This is the result of a conversation I had with a fellow writer a while back. After a brief exchange on the writing process and the nature of creativity, some thoughts started flowing. Wheels started turning. I guess you could say this all happened in a fleeting flash of clarity. Or naivety. You can be the judge.
THE INCITING COMMENT
“It’s one of those things that feels like a bad translation when you say it.”
This struck an immediate chord with me because it sounds like the exact thing that goes on in my head every time I try to write something. It’s like there’s something very important trying to come out, but the paper just dissolves it to meaninglessness.
But then I got to thinking. Maybe that’s the point. And probably the same might be said for more than just writing.
Maybe all creativity is just a bad translation of something we feel is very important.
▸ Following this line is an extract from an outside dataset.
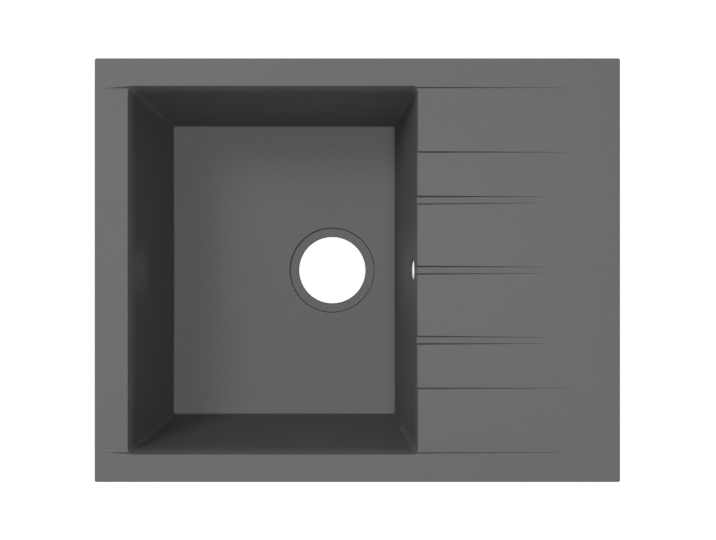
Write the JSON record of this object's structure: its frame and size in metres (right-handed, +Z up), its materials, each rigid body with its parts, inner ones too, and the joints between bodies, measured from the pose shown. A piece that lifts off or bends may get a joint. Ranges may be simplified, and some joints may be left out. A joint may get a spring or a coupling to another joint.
{
  "type": "kitchen sink with drainboard",
  "caption": "Inset kitchen sink cast in granite composite: one deep bowl with a round drain and overflow hole, a stepped drainboard with grooves, a raised rim, sealing tape and screw clamps.",
  "frame": {"origin": "middle of the sink's outline, at the height of the worktop's surface that the rim rests on", "axes": "+X to the drainboard, +Y to the back, +Z up"},
  "size_m": [0.62, 0.5, 0.208],
  "materials": {
    "granite_composite": "fine-grained matt grey quartz and acrylic composite",
    "seal_foam": "closed-cell foam tape, dark grey",
    "insert_brass": "turned brass",
    "clamp_steel": "zinc-plated pressed steel",
    "screw_steel": "zinc-plated steel"
  },
  "bodies": {
    "root": {"sink_moulding": "granite_composite", "rim_seal": "seal_foam", "threaded_inserts": "insert_brass"},
    "washer_1": {"clamp_washer_1": "clamp_steel"},
    "screw_1": {"clamp_screw_1": "screw_steel"},
    "claw_1": {"clamp_claw_1": "clamp_steel"},
    "washer_2": {"clamp_washer_2": "clamp_steel"},
    "screw_2": {"clamp_screw_2": "screw_steel"},
    "claw_2": {"clamp_claw_2": "clamp_steel"},
    "washer_3": {"clamp_washer_3": "clamp_steel"},
    "screw_3": {"clamp_screw_3": "screw_steel"},
    "claw_3": {"clamp_claw_3": "clamp_steel"},
    "washer_4": {"clamp_washer_4": "clamp_steel"},
    "screw_4": {"clamp_screw_4": "screw_steel"},
    "claw_4": {"clamp_claw_4": "clamp_steel"},
    "washer_5": {"clamp_washer_5": "clamp_steel"},
    "screw_5": {"clamp_screw_5": "screw_steel"},
    "claw_5": {"clamp_claw_5": "clamp_steel"},
    "washer_6": {"clamp_washer_6": "clamp_steel"},
    "screw_6": {"clamp_screw_6": "screw_steel"},
    "claw_6": {"clamp_claw_6": "clamp_steel"},
    "washer_7": {"clamp_washer_7": "clamp_steel"},
    "screw_7": {"clamp_screw_7": "screw_steel"},
    "claw_7": {"clamp_claw_7": "clamp_steel"},
    "washer_8": {"clamp_washer_8": "clamp_steel"},
    "screw_8": {"clamp_screw_8": "screw_steel"},
    "claw_8": {"clamp_claw_8": "clamp_steel"}
  },
  "joints": [
    {"name": "clamp_lift_1", "type": "slide", "parent": "root", "child": "washer_1", "axis": [0, 0, 1], "range_m": [0, 0.013]},
    {"name": "screw_turn_1", "type": "hinge", "parent": "washer_1", "child": "screw_1", "pos_m": [-0.17, -0.23, -0.037], "axis": [0, 0, 1], "range_deg": [0, 5850]},
    {"name": "claw_swing_1", "type": "hinge", "parent": "washer_1", "child": "claw_1", "pos_m": [-0.17, -0.23, -0.037], "axis": [0, 0, 1], "range_deg": [0, 90]},
    {"name": "clamp_lift_2", "type": "slide", "parent": "root", "child": "washer_2", "axis": [0, 0, 1], "range_m": [0, 0.013]},
    {"name": "screw_turn_2", "type": "hinge", "parent": "washer_2", "child": "screw_2", "pos_m": [0.17, -0.23, -0.037], "axis": [0, 0, 1], "range_deg": [0, 5850]},
    {"name": "claw_swing_2", "type": "hinge", "parent": "washer_2", "child": "claw_2", "pos_m": [0.17, -0.23, -0.037], "axis": [0, 0, 1], "range_deg": [0, 90]},
    {"name": "clamp_lift_3", "type": "slide", "parent": "root", "child": "washer_3", "axis": [0, 0, 1], "range_m": [0, 0.013]},
    {"name": "screw_turn_3", "type": "hinge", "parent": "washer_3", "child": "screw_3", "pos_m": [0.29, -0.12, -0.037], "axis": [0, 0, 1], "range_deg": [0, 5850]},
    {"name": "claw_swing_3", "type": "hinge", "parent": "washer_3", "child": "claw_3", "pos_m": [0.29, -0.12, -0.037], "axis": [0, 0, 1], "range_deg": [0, 90]},
    {"name": "clamp_lift_4", "type": "slide", "parent": "root", "child": "washer_4", "axis": [0, 0, 1], "range_m": [0, 0.013]},
    {"name": "screw_turn_4", "type": "hinge", "parent": "washer_4", "child": "screw_4", "pos_m": [0.29, 0.12, -0.037], "axis": [0, 0, 1], "range_deg": [0, 5850]},
    {"name": "claw_swing_4", "type": "hinge", "parent": "washer_4", "child": "claw_4", "pos_m": [0.29, 0.12, -0.037], "axis": [0, 0, 1], "range_deg": [0, 90]},
    {"name": "clamp_lift_5", "type": "slide", "parent": "root", "child": "washer_5", "axis": [0, 0, 1], "range_m": [0, 0.013]},
    {"name": "screw_turn_5", "type": "hinge", "parent": "washer_5", "child": "screw_5", "pos_m": [0.17, 0.23, -0.037], "axis": [0, 0, 1], "range_deg": [0, 5850]},
    {"name": "claw_swing_5", "type": "hinge", "parent": "washer_5", "child": "claw_5", "pos_m": [0.17, 0.23, -0.037], "axis": [0, 0, 1], "range_deg": [0, 90]},
    {"name": "clamp_lift_6", "type": "slide", "parent": "root", "child": "washer_6", "axis": [0, 0, 1], "range_m": [0, 0.013]},
    {"name": "screw_turn_6", "type": "hinge", "parent": "washer_6", "child": "screw_6", "pos_m": [-0.17, 0.23, -0.037], "axis": [0, 0, 1], "range_deg": [0, 5850]},
    {"name": "claw_swing_6", "type": "hinge", "parent": "washer_6", "child": "claw_6", "pos_m": [-0.17, 0.23, -0.037], "axis": [0, 0, 1], "range_deg": [0, 90]},
    {"name": "clamp_lift_7", "type": "slide", "parent": "root", "child": "washer_7", "axis": [0, 0, 1], "range_m": [0, 0.013]},
    {"name": "screw_turn_7", "type": "hinge", "parent": "washer_7", "child": "screw_7", "pos_m": [-0.29, 0.12, -0.037], "axis": [0, 0, 1], "range_deg": [0, 5850]},
    {"name": "claw_swing_7", "type": "hinge", "parent": "washer_7", "child": "claw_7", "pos_m": [-0.29, 0.12, -0.037], "axis": [0, 0, 1], "range_deg": [0, 90]},
    {"name": "clamp_lift_8", "type": "slide", "parent": "root", "child": "washer_8", "axis": [0, 0, 1], "range_m": [0, 0.013]},
    {"name": "screw_turn_8", "type": "hinge", "parent": "washer_8", "child": "screw_8", "pos_m": [-0.29, -0.12, -0.037], "axis": [0, 0, 1], "range_deg": [0, 5850]},
    {"name": "claw_swing_8", "type": "hinge", "parent": "washer_8", "child": "claw_8", "pos_m": [-0.29, -0.12, -0.037], "axis": [0, 0, 1], "range_deg": [0, 90]}
  ],
  "couplings": [
    {"joint": "screw_turn_1", "follows": "clamp_lift_1", "rad_per_m": 7854},
    {"joint": "screw_turn_2", "follows": "clamp_lift_2", "rad_per_m": 7854},
    {"joint": "screw_turn_3", "follows": "clamp_lift_3", "rad_per_m": 7854},
    {"joint": "screw_turn_4", "follows": "clamp_lift_4", "rad_per_m": 7854},
    {"joint": "screw_turn_5", "follows": "clamp_lift_5", "rad_per_m": 7854},
    {"joint": "screw_turn_6", "follows": "clamp_lift_6", "rad_per_m": 7854},
    {"joint": "screw_turn_7", "follows": "clamp_lift_7", "rad_per_m": 7854},
    {"joint": "screw_turn_8", "follows": "clamp_lift_8", "rad_per_m": 7854}
  ]
}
And this thing that is so very important exists in a tumultuous nebulous of mind and heart, and we have to figure out a way for this to translate into something we and others can see—can make sense of.
And I think this happens for everyone, “artist” or otherwise. The difference lies in how the individual responds to this struggle—what they do with it.
THE TRUE ARTIST
My writer friend responded that it would be great if there were “a language of the subconscious.”
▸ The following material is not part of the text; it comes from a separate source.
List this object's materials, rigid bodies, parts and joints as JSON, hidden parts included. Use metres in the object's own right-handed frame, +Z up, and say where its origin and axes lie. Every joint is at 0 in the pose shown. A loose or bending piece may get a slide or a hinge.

That, I submit to you, is the response of the true artist.
In today’s reality-show-twitter-status-update culture, most people don’t struggle much over what they say. At the push of a button, our words cross oceans. With less effort than it takes to clip a toenail, we can communicate across the globe. “Talk is cheap” has taken on a whole new meaning. So without a thought, we spout off the first thing that comes into our heads like it’s the most brilliant thing ever spoken, and everyone needs to hear it. And everyone does. People used to struggle over their words because giving them an audience used to take effort. It used to take risk and sacrifice.
But the most interesting people, the true artists, if you will, are the ones who still realize that the things they have the hardest time saying are the things most worth the struggle of figuring out how to say. Or write or paint or whatever.
They wish for a language of the subconscious. And then invent one of their own.
THE TRUE CYNIC
That last section might sound a bit cynical to some. But I think art takes a healthy dose of cynicism.
Because the cynic does not take it for granted that he is right. Or that what he says is the end of the argument. He doubts even himself. And he always asks questions.
Stop asking questions, especially of yourself, and everything becomes stagnant. Beliefs, relationships, conversations, art, everything.
WRITING FOR OTHERS
I speak of art in the specific terms of writing because that is my form, but these concepts are transcendental.
What do you art for?
I write for me.
It’s something that I have to do because it’s how I express myself, explore questions, work through doubts, pray, challenge myself, and just generally function as a person. If you worry about writing to please others, convince others, or win others, your work will seem insincere.
When you let your writing dig through the depths of your thoughts and emotions rather than trying to say something in a way you think others will find entertaining or brilliant, your writing will become what it could never be otherwise—truly unique and absolutely fascinating.
TALK AS ART
And these concepts are not just limited to writing or art.
I’m a pretty reserved person now, even more so when I was younger. And, of course, I was picked on because of it. I used to hate myself in those moments. The incessant talkers were the ones worth something. They were entertainers, dazzling the masses with their clever wit and quick tongue. And what did I have to offer? Silent observation. But then I learned the concept of idle talk.
Since then, quietude is a trait I’ve come to value, both in myself and in others. It is in this quiet that we struggle with our thoughts and the meaning of our words. It is in the quiet that we learn what it means to be an artist.
Art should be a picture of struggle. The minute you use art to convey something you think you’ve got figured out, you’ve lost it.
Art is in the question, not the answer.
Art is conflict, not victory.
Here is something that I wrote as an angst-y teenager that I think relates:
He hears the language of his thoughts and sets himself to the task of deciphering them. He speaks, but he gets them wrong. Most of the time, he gets them wrong. But the intelligent person knows this so he tries harder next time. But he gets it wrong again.
So he stops and thinks and considers while others talk and talk and laugh and ask him why are you just sitting there. Say something. Contribute! But he knows that he has something important and delicate to say and he will not break it again. He hates himself for it, but he loves it, too, so he keeps quiet and swims around inside his head. He can hear his thoughts telling him deep, dark, and wonderful things. Sometimes terrible things, but they are things that only he can hear.
ART AS EVERYTHING
The true artist struggles with his art as much as with his thoughts, his words, his conversations, his religion, and his relationships. Because he knows how truly wonderful and delicate and important it all is. Nothing is for nothing. Nothing is wasted and nothing should be taken for granted.
A good writer is a good artist is a good thinker is a good listener is a relentless struggler.
But what do I know?
This is probably just another bad translation.
Vincent van Gogh said it much better in fewer words:
I am an artist. It’s self-evident that what that word implies is looking for something all the time without ever finding it in full. It is the opposite of saying, “I know all about it. I’ve already found it.” As far as I’m concerned, the word means, “I am looking. I am hunting for it, I am deeply involved.”